| Problem description |
All the data should come back exactly as it was given.

| Task input |
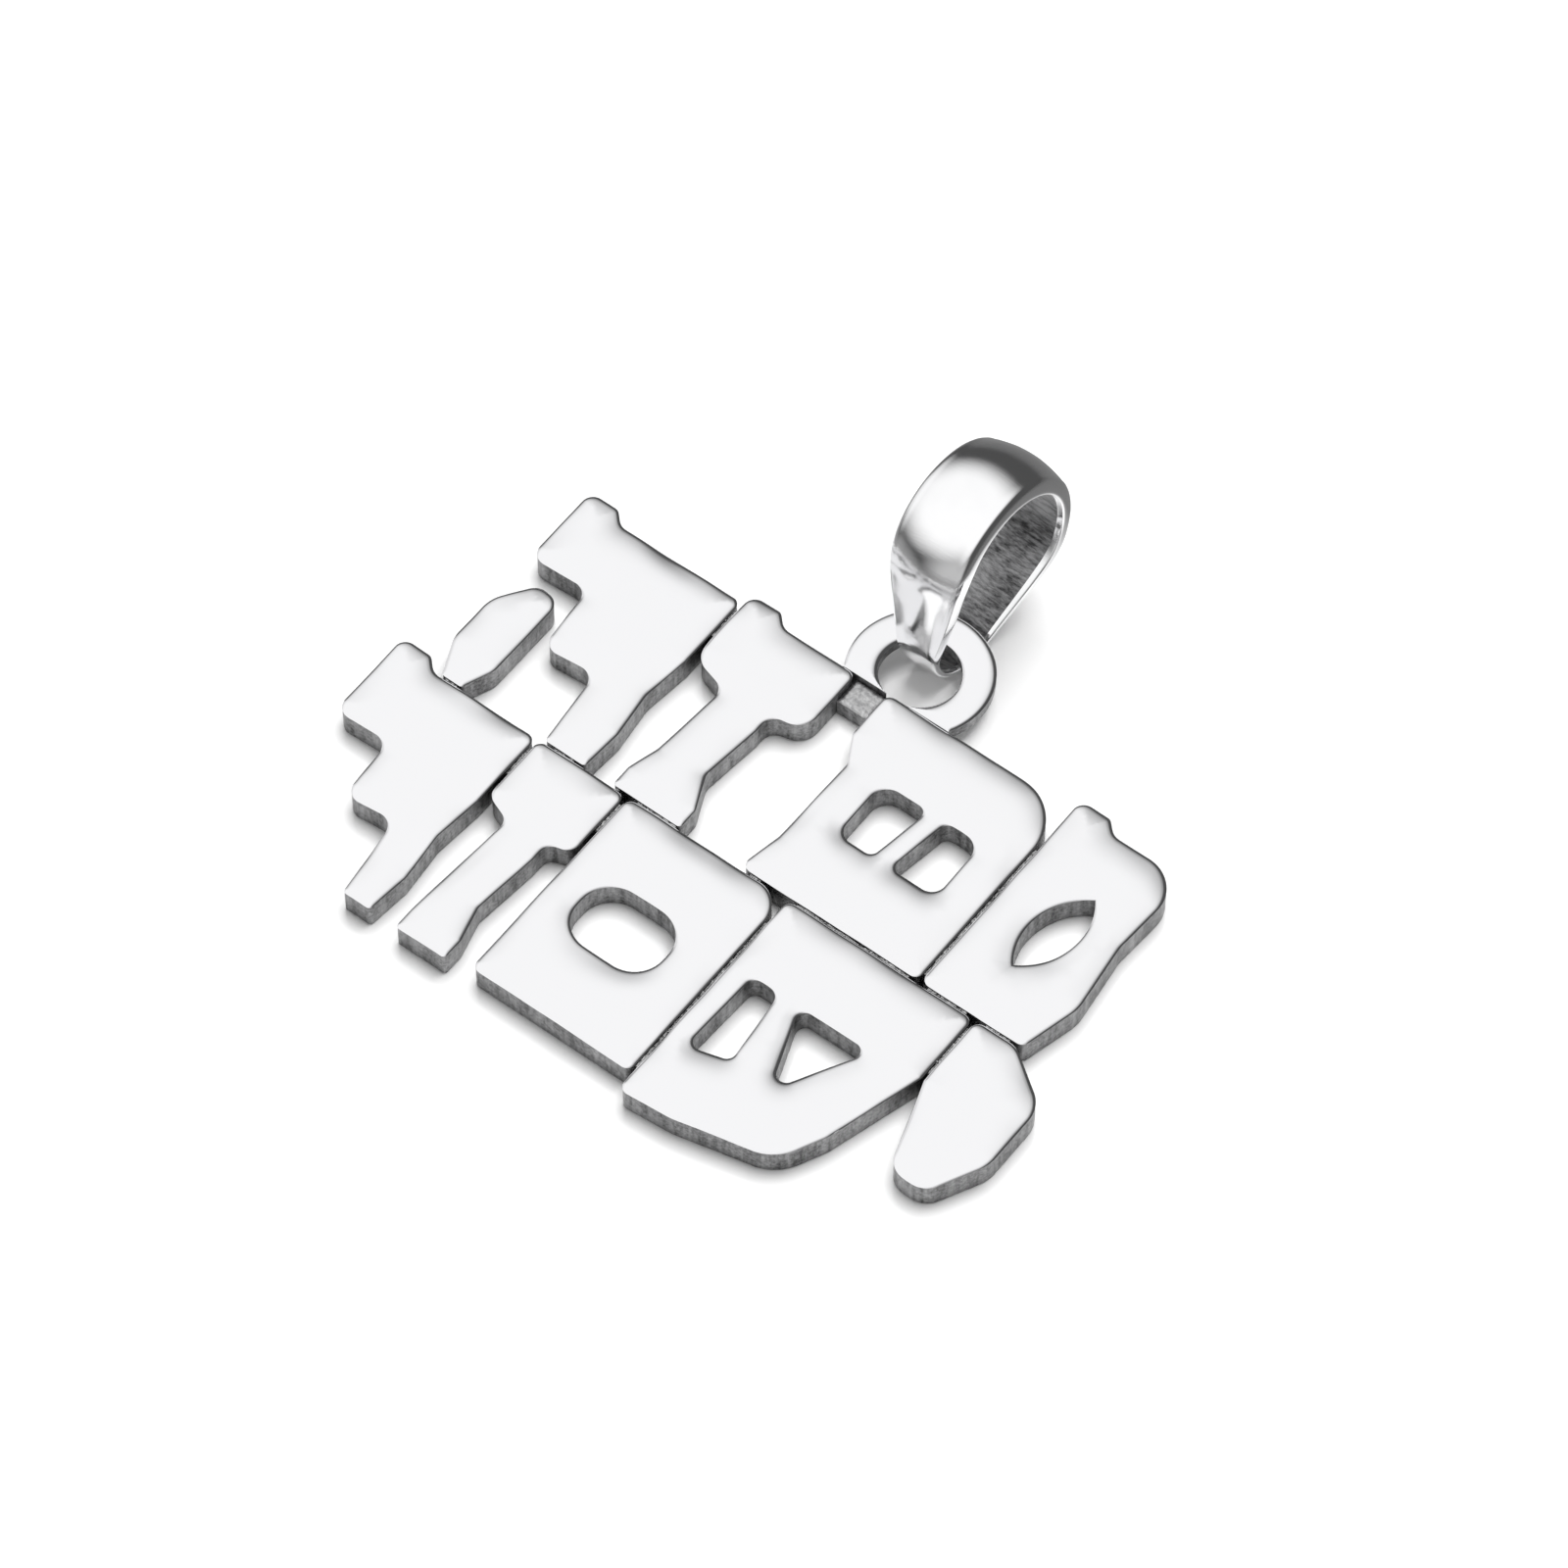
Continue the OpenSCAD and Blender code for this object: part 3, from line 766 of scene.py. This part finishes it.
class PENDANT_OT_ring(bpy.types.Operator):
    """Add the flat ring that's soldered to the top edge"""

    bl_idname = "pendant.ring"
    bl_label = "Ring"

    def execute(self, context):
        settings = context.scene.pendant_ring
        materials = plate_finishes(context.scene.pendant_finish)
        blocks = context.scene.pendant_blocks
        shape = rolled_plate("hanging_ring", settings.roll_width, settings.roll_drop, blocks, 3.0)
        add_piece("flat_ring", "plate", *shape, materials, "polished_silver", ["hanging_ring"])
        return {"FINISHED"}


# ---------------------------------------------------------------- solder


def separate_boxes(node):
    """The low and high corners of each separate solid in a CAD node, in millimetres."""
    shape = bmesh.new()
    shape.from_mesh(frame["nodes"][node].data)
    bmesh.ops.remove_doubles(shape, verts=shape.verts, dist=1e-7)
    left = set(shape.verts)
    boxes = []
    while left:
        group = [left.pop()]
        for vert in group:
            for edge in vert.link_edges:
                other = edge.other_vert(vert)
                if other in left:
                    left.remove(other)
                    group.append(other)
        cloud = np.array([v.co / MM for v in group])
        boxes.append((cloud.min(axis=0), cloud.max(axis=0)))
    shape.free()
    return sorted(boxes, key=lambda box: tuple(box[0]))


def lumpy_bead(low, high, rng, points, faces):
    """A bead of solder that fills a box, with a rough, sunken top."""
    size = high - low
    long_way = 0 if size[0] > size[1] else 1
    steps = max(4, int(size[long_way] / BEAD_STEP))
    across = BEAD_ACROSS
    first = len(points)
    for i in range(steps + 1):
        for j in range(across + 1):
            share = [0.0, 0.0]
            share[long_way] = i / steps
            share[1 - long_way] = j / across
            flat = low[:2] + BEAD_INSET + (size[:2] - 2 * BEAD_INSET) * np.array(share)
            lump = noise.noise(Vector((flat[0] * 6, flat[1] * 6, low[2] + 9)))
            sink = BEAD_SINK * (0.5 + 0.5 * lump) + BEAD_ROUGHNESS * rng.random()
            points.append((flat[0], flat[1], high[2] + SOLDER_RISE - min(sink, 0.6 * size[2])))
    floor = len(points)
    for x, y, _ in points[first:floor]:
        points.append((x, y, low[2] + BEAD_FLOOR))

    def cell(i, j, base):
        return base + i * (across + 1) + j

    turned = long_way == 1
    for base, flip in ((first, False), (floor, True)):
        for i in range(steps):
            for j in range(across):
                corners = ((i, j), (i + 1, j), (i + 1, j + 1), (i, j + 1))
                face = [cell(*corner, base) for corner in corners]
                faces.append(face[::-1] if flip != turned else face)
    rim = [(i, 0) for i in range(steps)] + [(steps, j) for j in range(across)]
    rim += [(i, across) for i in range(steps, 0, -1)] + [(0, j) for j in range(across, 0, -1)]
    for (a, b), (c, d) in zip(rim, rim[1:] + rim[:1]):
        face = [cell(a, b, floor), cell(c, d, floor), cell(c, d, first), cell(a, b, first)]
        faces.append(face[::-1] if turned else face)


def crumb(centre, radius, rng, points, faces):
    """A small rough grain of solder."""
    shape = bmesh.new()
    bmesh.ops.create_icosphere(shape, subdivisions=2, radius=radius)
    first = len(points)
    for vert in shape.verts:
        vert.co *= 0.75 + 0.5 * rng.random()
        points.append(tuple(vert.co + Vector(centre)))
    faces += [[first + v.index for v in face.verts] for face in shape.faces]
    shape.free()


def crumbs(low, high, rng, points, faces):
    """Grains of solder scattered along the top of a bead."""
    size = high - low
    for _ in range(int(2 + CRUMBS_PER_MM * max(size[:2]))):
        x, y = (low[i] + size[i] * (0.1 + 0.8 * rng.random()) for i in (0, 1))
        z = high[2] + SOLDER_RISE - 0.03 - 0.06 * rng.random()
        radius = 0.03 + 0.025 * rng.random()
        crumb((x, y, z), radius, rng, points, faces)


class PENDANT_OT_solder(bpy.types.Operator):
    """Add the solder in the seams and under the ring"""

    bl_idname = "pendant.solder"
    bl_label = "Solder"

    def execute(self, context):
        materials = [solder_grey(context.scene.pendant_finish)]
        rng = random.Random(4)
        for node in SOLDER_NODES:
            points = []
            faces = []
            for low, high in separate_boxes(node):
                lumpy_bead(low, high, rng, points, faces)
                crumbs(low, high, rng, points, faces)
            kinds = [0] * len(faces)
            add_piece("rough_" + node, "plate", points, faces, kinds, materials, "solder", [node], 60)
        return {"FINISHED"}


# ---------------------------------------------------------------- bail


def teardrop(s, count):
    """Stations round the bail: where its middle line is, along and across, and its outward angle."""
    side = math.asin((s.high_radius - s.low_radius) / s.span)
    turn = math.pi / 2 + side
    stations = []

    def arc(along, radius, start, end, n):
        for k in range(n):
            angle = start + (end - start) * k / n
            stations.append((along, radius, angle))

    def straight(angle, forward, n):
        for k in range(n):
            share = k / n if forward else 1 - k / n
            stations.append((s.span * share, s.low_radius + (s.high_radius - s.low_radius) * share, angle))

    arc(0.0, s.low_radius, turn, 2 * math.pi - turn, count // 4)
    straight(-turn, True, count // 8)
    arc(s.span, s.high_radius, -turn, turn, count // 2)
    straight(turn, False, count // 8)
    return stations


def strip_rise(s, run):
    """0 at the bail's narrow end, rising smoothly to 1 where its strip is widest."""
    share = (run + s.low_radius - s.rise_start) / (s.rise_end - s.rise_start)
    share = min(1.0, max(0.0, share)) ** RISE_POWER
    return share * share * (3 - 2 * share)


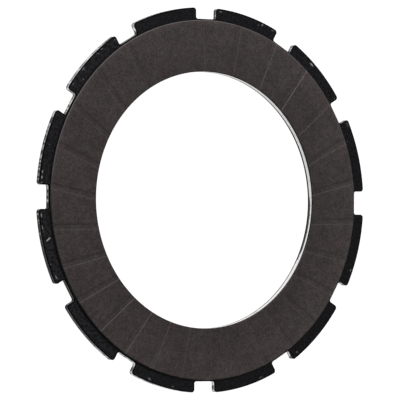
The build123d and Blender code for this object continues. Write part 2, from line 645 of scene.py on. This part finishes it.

| Correct answer |
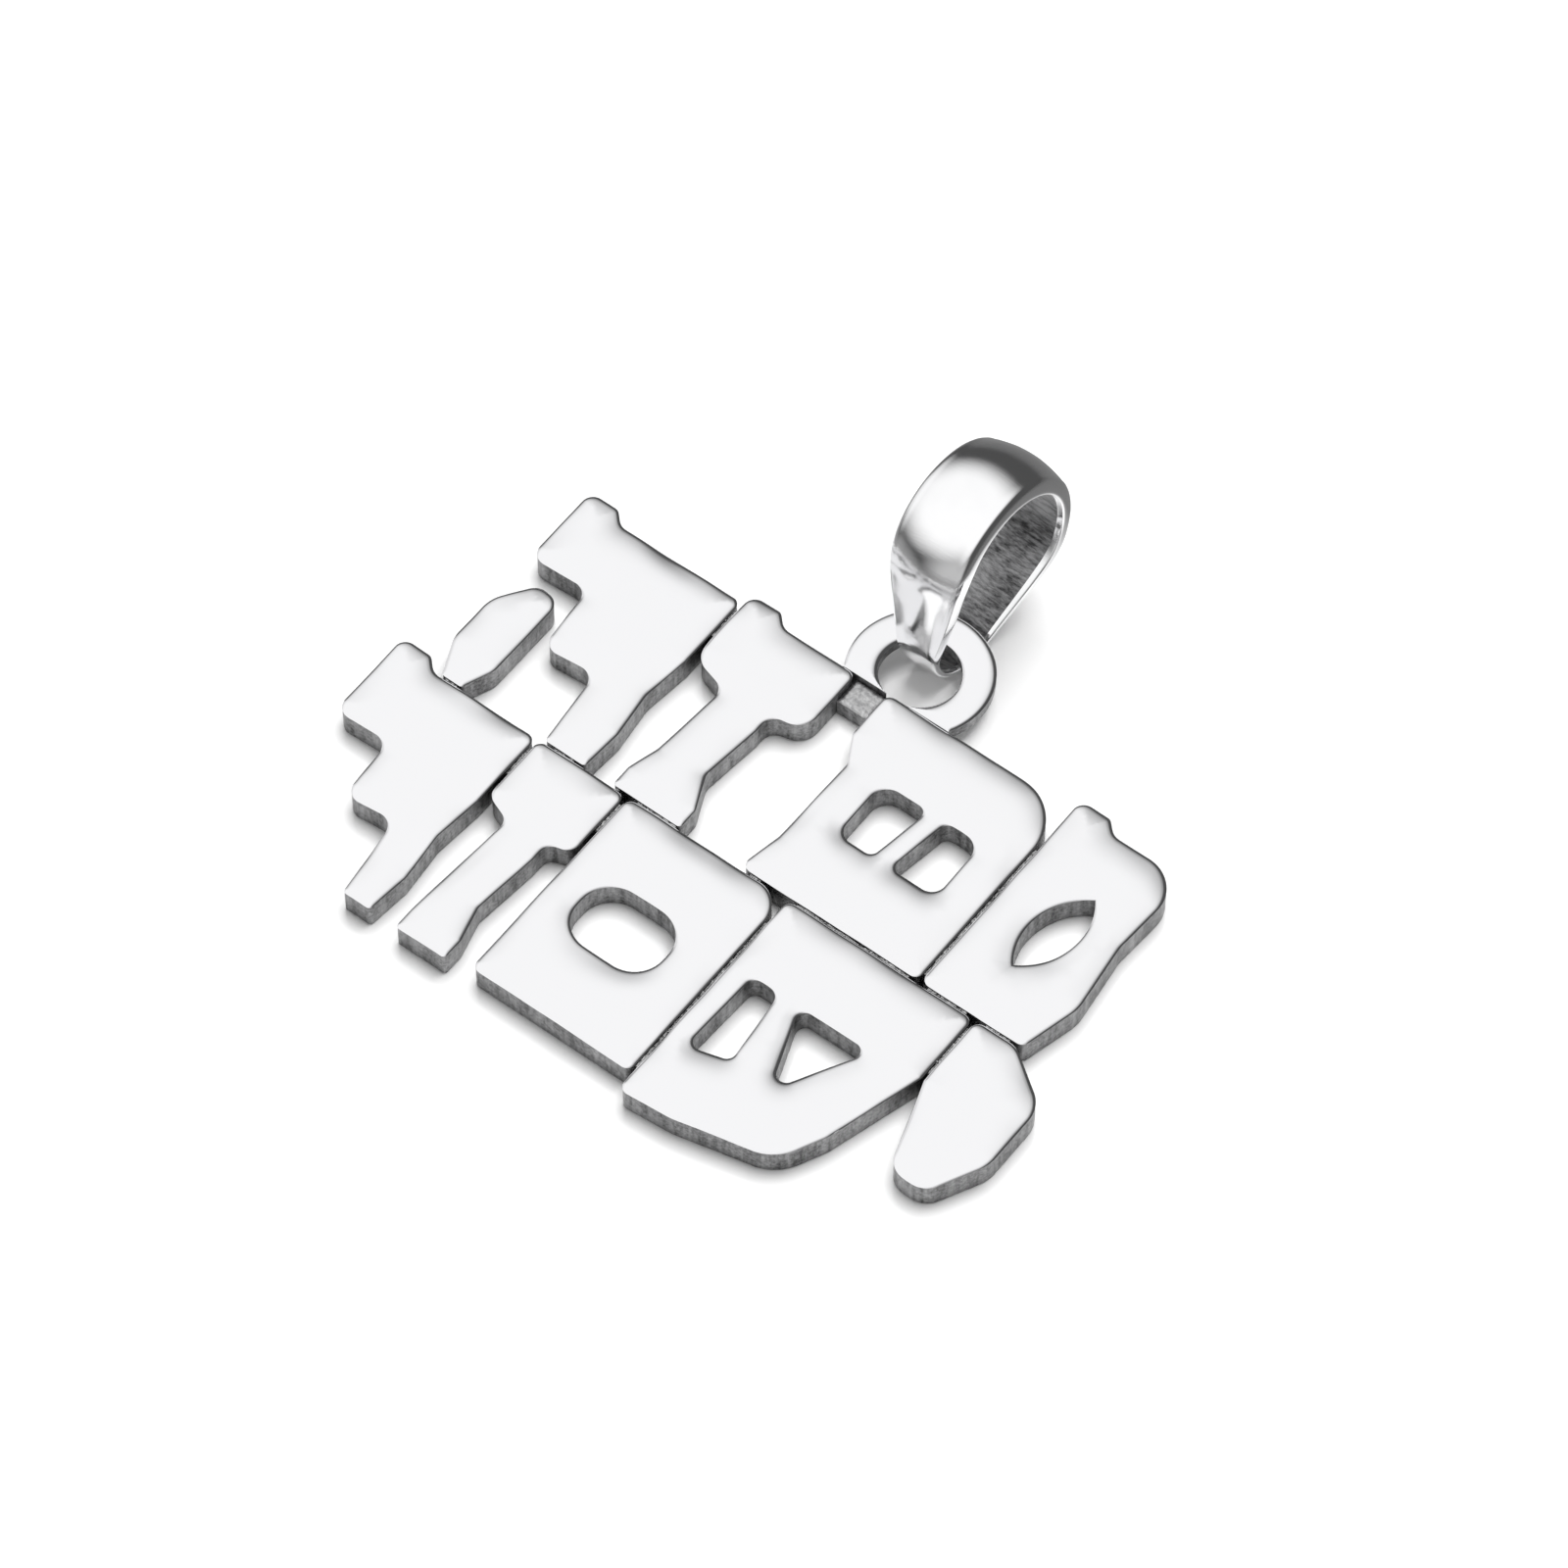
Continue the OpenSCAD and Blender code for this object: part 3, from line 766 of scene.py. This part finishes it.
class PENDANT_OT_ring(bpy.types.Operator):
    """Add the flat ring that's soldered to the top edge"""

    bl_idname = "pendant.ring"
    bl_label = "Ring"

    def execute(self, context):
        settings = context.scene.pendant_ring
        materials = plate_finishes(context.scene.pendant_finish)
        blocks = context.scene.pendant_blocks
        shape = rolled_plate("hanging_ring", settings.roll_width, settings.roll_drop, blocks, 3.0)
        add_piece("flat_ring", "plate", *shape, materials, "polished_silver", ["hanging_ring"])
        return {"FINISHED"}


# ---------------------------------------------------------------- solder


def separate_boxes(node):
    """The low and high corners of each separate solid in a CAD node, in millimetres."""
    shape = bmesh.new()
    shape.from_mesh(frame["nodes"][node].data)
    bmesh.ops.remove_doubles(shape, verts=shape.verts, dist=1e-7)
    left = set(shape.verts)
    boxes = []
    while left:
        group = [left.pop()]
        for vert in group:
            for edge in vert.link_edges:
                other = edge.other_vert(vert)
                if other in left:
                    left.remove(other)
                    group.append(other)
        cloud = np.array([v.co / MM for v in group])
        boxes.append((cloud.min(axis=0), cloud.max(axis=0)))
    shape.free()
    return sorted(boxes, key=lambda box: tuple(box[0]))


def lumpy_bead(low, high, rng, points, faces):
    """A bead of solder that fills a box, with a rough, sunken top."""
    size = high - low
    long_way = 0 if size[0] > size[1] else 1
    steps = max(4, int(size[long_way] / BEAD_STEP))
    across = BEAD_ACROSS
    first = len(points)
    for i in range(steps + 1):
        for j in range(across + 1):
            share = [0.0, 0.0]
            share[long_way] = i / steps
            share[1 - long_way] = j / across
            flat = low[:2] + BEAD_INSET + (size[:2] - 2 * BEAD_INSET) * np.array(share)
            lump = noise.noise(Vector((flat[0] * 6, flat[1] * 6, low[2] + 9)))
            sink = BEAD_SINK * (0.5 + 0.5 * lump) + BEAD_ROUGHNESS * rng.random()
            points.append((flat[0], flat[1], high[2] + SOLDER_RISE - min(sink, 0.6 * size[2])))
    floor = len(points)
    for x, y, _ in points[first:floor]:
        points.append((x, y, low[2] + BEAD_FLOOR))

    def cell(i, j, base):
        return base + i * (across + 1) + j

    turned = long_way == 1
    for base, flip in ((first, False), (floor, True)):
        for i in range(steps):
            for j in range(across):
                corners = ((i, j), (i + 1, j), (i + 1, j + 1), (i, j + 1))
                face = [cell(*corner, base) for corner in corners]
                faces.append(face[::-1] if flip != turned else face)
    rim = [(i, 0) for i in range(steps)] + [(steps, j) for j in range(across)]
    rim += [(i, across) for i in range(steps, 0, -1)] + [(0, j) for j in range(across, 0, -1)]
    for (a, b), (c, d) in zip(rim, rim[1:] + rim[:1]):
        face = [cell(a, b, floor), cell(c, d, floor), cell(c, d, first), cell(a, b, first)]
        faces.append(face[::-1] if turned else face)


def crumb(centre, radius, rng, points, faces):
    """A small rough grain of solder."""
    shape = bmesh.new()
    bmesh.ops.create_icosphere(shape, subdivisions=2, radius=radius)
    first = len(points)
    for vert in shape.verts:
        vert.co *= 0.75 + 0.5 * rng.random()
        points.append(tuple(vert.co + Vector(centre)))
    faces += [[first + v.index for v in face.verts] for face in shape.faces]
    shape.free()


def crumbs(low, high, rng, points, faces):
    """Grains of solder scattered along the top of a bead."""
    size = high - low
    for _ in range(int(2 + CRUMBS_PER_MM * max(size[:2]))):
        x, y = (low[i] + size[i] * (0.1 + 0.8 * rng.random()) for i in (0, 1))
        z = high[2] + SOLDER_RISE - 0.03 - 0.06 * rng.random()
        radius = 0.03 + 0.025 * rng.random()
        crumb((x, y, z), radius, rng, points, faces)


class PENDANT_OT_solder(bpy.types.Operator):
    """Add the solder in the seams and under the ring"""

    bl_idname = "pendant.solder"
    bl_label = "Solder"

    def execute(self, context):
        materials = [solder_grey(context.scene.pendant_finish)]
        rng = random.Random(4)
        for node in SOLDER_NODES:
            points = []
            faces = []
            for low, high in separate_boxes(node):
                lumpy_bead(low, high, rng, points, faces)
                crumbs(low, high, rng, points, faces)
            kinds = [0] * len(faces)
            add_piece("rough_" + node, "plate", points, faces, kinds, materials, "solder", [node], 60)
        return {"FINISHED"}


# ---------------------------------------------------------------- bail


def teardrop(s, count):
    """Stations round the bail: where its middle line is, along and across, and its outward angle."""
    side = math.asin((s.high_radius - s.low_radius) / s.span)
    turn = math.pi / 2 + side
    stations = []

    def arc(along, radius, start, end, n):
        for k in range(n):
            angle = start + (end - start) * k / n
            stations.append((along, radius, angle))

    def straight(angle, forward, n):
        for k in range(n):
            share = k / n if forward else 1 - k / n
            stations.append((s.span * share, s.low_radius + (s.high_radius - s.low_radius) * share, angle))

    arc(0.0, s.low_radius, turn, 2 * math.pi - turn, count // 4)
    straight(-turn, True, count // 8)
    arc(s.span, s.high_radius, -turn, turn, count // 2)
    straight(turn, False, count // 8)
    return stations


def strip_rise(s, run):
    """0 at the bail's narrow end, rising smoothly to 1 where its strip is widest."""
    share = (run + s.low_radius - s.rise_start) / (s.rise_end - s.rise_start)
    share = min(1.0, max(0.0, share)) ** RISE_POWER
    return share * share * (3 - 2 * share)


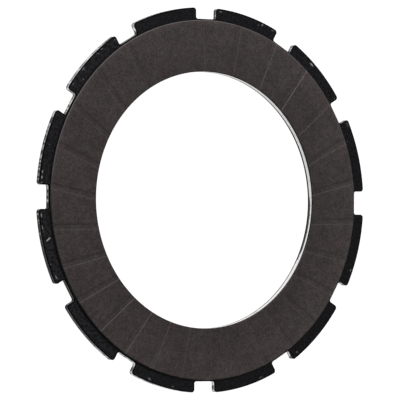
The build123d and Blender code for this object continues. Write part 2, from line 645 of scene.py on. This part finishes it.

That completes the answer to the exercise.